Aslında hepimiz için yaşam çok basit ve net.
Onu karmaşıklaştıran, bizi yoran bizim bu yaşama kendimizce yüklediklerimiz. Bunu biz yapıyoruz, başkası değil. Yaşam bize o veya bu şekilde verilmişse onu nasıl yaşayacağımız bizim elimizde. Bunun için evler, arabalar, markalar, statüler değil. Bizim o andan aldığımız mutluluk, tebessümümüz önemli.
Bugün güneşin batışını seyrederken düşündüğüm şey: Nereden bakarsanız bakın güneş çok güzel batıyor. Nasıl baktığınız önemli. İyi ve güzel gözlerle, pozitif bir bakışla baktığınızda güneş her yerde güneş ve aynı zevki veriyor. Hayatın akışı içinde bu senin dediğin çok da mümkün olmuyor demeyin. Çok klişe gelebilir. Evet klişe, çünkü yaşam bu! Ve aslında oluyor, sadece düşüncelerinizi sadeleştirmek ve kendinizden yola başlamak önemli.Her zaman bir şeylerin nedeni ya da bahanesi var. Ama kaçırdığımız an'ların bahanesi olmamalı.
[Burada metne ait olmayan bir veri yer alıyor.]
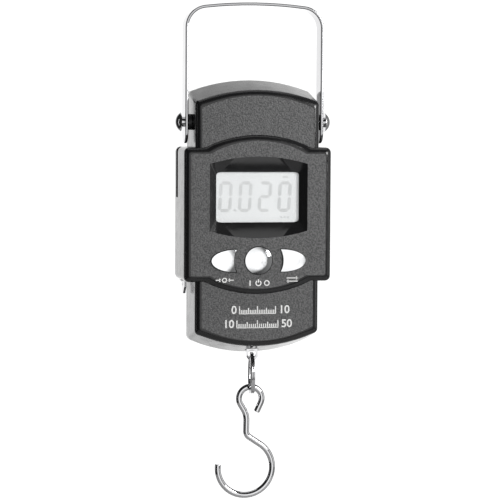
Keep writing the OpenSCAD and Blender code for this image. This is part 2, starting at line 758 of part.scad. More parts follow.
// Each stop is a point of the wire's middle line and its heading there
function bend(c, r, a0, a1, steps) =
    [for (i = [0:steps])
        let (a = a0 + (a1 - a0) * i / steps)
        [c + r * toward(a), a + (a1 > a0 ? 90 : -90)]];
function hook_stops() = concat(
    bend([0, 0], bowl_r, bowl_tip, 360 + bowl_end, 28),
    bend(low_centre, neck_low_r, bowl_end + 180, neck_low_heading + 90, 5),
    bend(top_centre, neck_top_r, neck_low_heading - 90, eye_heading - 90, 4),
    bend(eye_centre, eye_r, eye_heading + 90, eye_open, 20),
    [[eye_end, eye_open - 90]]);
module wire_sweep(stops, r, sides) {
    rings = [for (s = stops, k = [0:sides - 1])
        let (t = 360 * k / sides, out = r * cos(t) * toward(s[1] + 90))
        [s[0][0] + out[0], r * sin(t), s[0][1] + out[1]]];
    last = len(stops) - 1;
    polyhedron(rings, concat(
        [[for (k = [0:sides - 1]) k]],
        [for (i = [0:last - 1], k = [0:sides - 1])
            let (a = i * sides + k, b = i * sides + (k + 1) % sides)
            [a, a + sides, b + sides, b]],
        [[for (k = [sides - 1:-1:0]) last * sides + k]]), convexity = 6);
}
module hook() color("silver") from_middle()
    translate([-eye_left - eye_centre[0], 0, eye_z - eye_centre[1]])
        wire_sweep(hook_stops(), hook_wire_d / 2, 12);

// Batteries and contacts
module battery(x, up) {
    flip = up ? 0 : 180;
    translate([x, battery_y, 0]) rotate([flip, 0, 0]) {
        translate([0, 0, -battery_l / 2]) cylinder(d = battery_d, h = battery_l - nub_l);
        translate([0, 0, battery_l / 2 - nub_l - seat]) cylinder(r = nub_r, h = nub_l);
    }
}
module batteries() color("gold") from_middle() {
    battery(battery_xs[0], true);
    battery(battery_xs[1], false);
}
module contact(x, up) {
    flip = up ? 1 : 0;
    mirror([0, 0, flip]) translate([x, battery_y, bay_half - contact_in]) children();
}
module contact_plates() color("silver") from_middle() for (i = [0, 1], flip = [false, true])
    contact(battery_xs[i], flip) translate([-contact_w / 2, -contact_w / 2, 0])
        cube([contact_w, contact_w, contact_t]);
module contact_springs() color("silver") from_middle() for (i = [0, 1])
    contact(battery_xs[i], i == 0) for (turn = [0:2])
        translate([0, 0, -coil_wire_r - solder - coil_pitch * turn]) rotate_extrude()
            translate([coil_wide_r - turn / 2, 0]) circle(coil_wire_r, $fn = 16);

module housing_screws() color("silver") from_middle()
    for (x = [-boss_x, boss_x], z = [boss_up, -boss_down]) {
        head_y = seam_y + wall + gap;
        top_y = head_y + screw_head_t;
        difference() {
            union() {
                rod_y(x, z, screw_r - running, 1, head_y + seat);
                rod_y(x, z, screw_head_r, head_y, top_y);
            }
            for (w = [[screw_slot_l / 2, screw_slot_w / 2], [screw_slot_w / 2, screw_slot_l / 2]])
                box([x - w[0], x + w[0]], [top_y - screw_slot_t, back_y], [z - w[1], z + w[1]]);
        }
    }

// Measuring tape: a sprung reel on the post, and a straight blade that ends in a tab
module tape_reel() color("white") from_middle() difference() {
    union() {
        rod_y(reel_x, reel_up, coil_hub_r - running, tape_y - tape_w / 2 - seat, tape_y + tape_w / 2 + seat);
        for (side = [-1, 1]) {
            y = tape_y + side * (tape_w / 2 + reel_flange_t / 2);
            rod_y(reel_x, reel_up, reel_r, y - reel_flange_t / 2, y + reel_flange_t / 2);
        }
    }
    rod_y(reel_x, reel_up, post_r + running, tape_y - tape_w, tape_y + tape_w);
    rod_y(reel_x, reel_up, coil_hub_r - 1, tape_y - tape_w, tape_y + tape_w / 2);
}
module tape_coil() color("gold") from_middle() difference() {
    rod_y(reel_x, reel_up, coil_r, tape_y - tape_w / 2 + running, tape_y + tape_w / 2 - running);
    rod_y(reel_x, reel_up, coil_hub_r, tape_y - tape_w, tape_y + tape_w);
}
module tape_spring() color("gray") from_middle() translate([reel_x, 0, reel_up])
    plate(tape_y - tape_w / 2 + spring_edge, tape_y + tape_w / 2 - spring_edge) {
        r0 = post_r + spring_room;
        r1 = coil_hub_r - 1 - spring_room - spring_t;
        steps = spring_turns * spring_steps;
        line = [for (i = [0:steps]) [i * 360 / spring_steps, r0 + (r1 - r0) * i / steps]];
        polygon(concat([for (p = line) p[1] * toward(p[0])],
            [for (i = [steps:-1:0]) (line[i][1] + spring_t) * toward(line[i][0])]));
    }
module tape_plate() color("silver") from_middle() {
    y = tape_y - tape_w / 2 - reel_flange_t - 3 * gap;
    difference() {
        rod_y(reel_x, reel_up, tape_plate_r, y - tape_plate_t, y);
        rod_y(reel_x, reel_up, board_screw_r + gap, y - cut, y + cut);
    }
}
module tape_plate_screw() color("silver") from_middle() {
    y = tape_y - tape_w / 2 - reel_flange_t - 4 * gap - tape_plate_t;
    rod_y(reel_x, reel_up, board_screw_r - running, y, y + plate_screw_l);
    rod_y(reel_x, reel_up, plate_head_r, y - board_head_t, y);
}
module tape_blade() color("gold") from_middle() {
    half = tape_w / 2 - 2 * running;
    box([blade_x - tape_t / 2, blade_x + tape_t / 2], [tape_y - half, tape_y + half],
        [tab_top_z - tab_drop + blade_end, reel_up]);
}
// A folded steel tab: two faces round the blade's end and a toe that stops at the shoulder
module tape_tab() color("silver") from_middle() {
    inner = tape_t / 2 + running;
    bottom = tab_top_z - tab_drop;
    difference() {
        translate([blade_x - inner - tab_t, 0, 0]) rotate([90, 0, 90]) linear_extrude(2 * (inner + tab_t))
            polygon([[tape_y - tab_w / 2, tab_top_z], [tape_y + tab_w / 2, tab_top_z],
                [tape_y + tab_w / 2, tab_top_z - tab_drop / 2], [tape_y + tab_tip_half, bottom],
                [tape_y - tab_tip_half, bottom], [tape_y - tab_w / 2, tab_top_z - tab_drop / 2]]);
        box([blade_x - inner, blade_x + inner], [tape_y - tape_w / 2, tape_y + tape_w / 2],
            [bottom + blade_end - gap, tab_top_z + cut]);
        translate([blade_x, tape_y, bottom + rivet_up]) rotate([0, 90, 0])
            cylinder(r = rivet_r + running, h = tab_w, center = true);
    }
    box([blade_x - inner - tab_t - toe, blade_x - inner - tab_t + seat],
        [tape_y - tab_w / 2, tape_y + tab_w / 2], [tab_top_z - tab_t, tab_top_z]);
}
module tape_rivets() color("gray") from_middle() for (side = [-1, 1]) {
    x = blade_x + side * (tape_t / 2 + 2 * running + tab_t / 2);
    translate([x, tape_y, tab_top_z - tab_drop + rivet_up]) rotate([0, 90, 0])
        cylinder(r = rivet_r, h = tab_t, center = true);
}

handle_strap();
front_shell();
back_shell();
battery_cover();
lcd_window();
lcd_glass();
lcd_backlight();
lcd_frame();
lcd_contact_strip();
circuit_board();
board_screws();
chip_cover();
board_parts();
backlight_led();
switch_bodies();
tare_plunger();
power_plunger();
unit_plunger();
tare_button();
power_button();
unit_button();
load_cell();
strain_gauges();
gauge_wires();
battery_wires();
cross_bar();
pivot_screws();
pivot_bushes();
hook_lug();
lug_pin();
batteries();
contact_springs();
contact_plates();
housing_screws();
tape_reel();
tape_coil();
tape_spring();
tape_plate();
tape_plate_screw();
tape_blade();
tape_tab();
tape_rivets();
split_ring();
hook();
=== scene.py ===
# %% [markdown]
# # A hanging fish scale
# A black plastic housing hangs in a bent steel strap. Inside it a load cell carries a lug, a split ring and
# a hook. The engineering model already holds every part at its real size, so this file gives each part the
# surface it has on the real object, and remakes the few pieces whose look depends on flowing bent wire.

# %% Load the frame
import json
import math
import bmesh
import bpy
from mathutils import Matrix, Vector


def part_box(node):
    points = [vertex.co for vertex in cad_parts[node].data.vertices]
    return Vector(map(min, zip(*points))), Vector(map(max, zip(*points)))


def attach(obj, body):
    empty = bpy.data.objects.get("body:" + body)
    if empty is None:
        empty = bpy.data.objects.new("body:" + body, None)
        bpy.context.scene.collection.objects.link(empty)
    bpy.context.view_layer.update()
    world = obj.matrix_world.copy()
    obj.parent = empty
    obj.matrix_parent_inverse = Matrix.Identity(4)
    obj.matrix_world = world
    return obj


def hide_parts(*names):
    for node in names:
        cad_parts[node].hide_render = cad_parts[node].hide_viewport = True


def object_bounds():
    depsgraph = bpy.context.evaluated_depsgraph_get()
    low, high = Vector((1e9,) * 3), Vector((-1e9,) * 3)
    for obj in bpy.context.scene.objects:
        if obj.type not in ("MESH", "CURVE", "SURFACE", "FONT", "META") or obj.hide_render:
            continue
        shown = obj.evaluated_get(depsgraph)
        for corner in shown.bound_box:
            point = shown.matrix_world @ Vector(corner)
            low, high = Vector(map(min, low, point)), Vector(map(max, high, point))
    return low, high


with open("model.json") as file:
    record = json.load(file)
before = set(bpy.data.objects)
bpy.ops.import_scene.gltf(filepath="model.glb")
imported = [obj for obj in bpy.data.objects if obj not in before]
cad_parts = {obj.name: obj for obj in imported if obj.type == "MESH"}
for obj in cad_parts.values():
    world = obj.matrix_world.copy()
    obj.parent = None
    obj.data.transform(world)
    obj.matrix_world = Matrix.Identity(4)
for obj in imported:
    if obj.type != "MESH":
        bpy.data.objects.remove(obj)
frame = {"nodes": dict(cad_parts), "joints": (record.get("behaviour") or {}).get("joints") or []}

cad_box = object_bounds()

# %% Places that everything else is measured from
MM = 0.001
joints = {j["name"]: j for j in frame["joints"]}


def middle_of(node):
    low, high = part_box(node)
    return (low + high) / 2


face_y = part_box("front_shell")[0].y
button_row_z = middle_of("power_button").z
display_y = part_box("lcd_glass")[0].y
display_mid = middle_of("lcd_window")
print("face at y =", round(face_y, 4), "buttons at z =", round(button_row_z, 4))

# %% [markdown]
# ## Node helpers
# Every finish below is a small network of shader nodes on Object coordinates, which are metres here. The
# same three or four nodes come back in each, so they are wrapped once. Patterns are placed in the piece's
# own space and not on the picture, so they stay put when the part swings.

# %% Material helpers


def new_material(name, colour, roughness, metallic=0.0):
    material = bpy.data.materials.new(name)
    material.use_nodes = True
    shader = material.node_tree.nodes["Principled BSDF"]
    shader.inputs["Base Color"].default_value = (*colour, 1)
    shader.inputs["Roughness"].default_value = roughness
    shader.inputs["Metallic"].default_value = metallic
    return material, material.node_tree, shader


def coordinates(tree, scale=(1, 1, 1)):
    where = tree.nodes.new("ShaderNodeTexCoord")
    mapping = tree.nodes.new("ShaderNodeMapping")
    mapping.inputs["Scale"].default_value = scale
    tree.links.new(where.outputs["Object"], mapping.inputs["Vector"])
    return mapping.outputs["Vector"]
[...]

Çocuklarıma da bunu vermeye çalışıyorum. Bu dediğim şey pollyanacılık değil ama içinde bulunduğun şartlar içinde kendini dik tutabilecek pozitif enerjiyi barındırabilmek. Bu da yaşamı gerçekten görmeye çalışmayla bağlantılı, algıları açmakla, algılarımızı olumlu olmayan şeylere değil, olumlulara açmakla ve tabi ki var olanı, elimizdekini görmekle de alakalı. O an'ı yakalamakla.
Olumlu olanlar da olumsuzlar da işte bizim algılarımızda ve yarattıklarımızda...
Şimdi aşağıdaki şarkıyı açın ve sözlerine kulak verin. İşte en güzel şeylerden biri müzikse duygular bu kadar güzel anlatılabilir mi?
Kapayın gözlerinizi çevrenizdeki sesleri dinleyin, 5 dakika bırakın herşeyi etrafınızı seyredin. Bunu çocuklarınızla da yapın. Sonra sorun, sesleri, renkleri, dikkatini çeken şeyleri, ortamı, zamanı, hissettiklerini, nelerin hoşuna gittiğini konuşun hatta hayal ettirin. Düzeltmeyin, ifade ettiklerini olduğu gibi alın ve kabul edin. Hayatınızı da olduğu gibi kabul edin ve alın. Bir arkadaşımın dediği gibi "aldım ve kabul ettim." Göreceksiniz, çocukların bizlerin yaşla ya da olgunlaşma dediğimiz şeylerle körelttiğimiz çevreye karşı algıları, bakış açıları çok açık ve olduğu gibi, içten. Ve onlar an'ları çok güzel yakalıyor ve yaşıyorlar.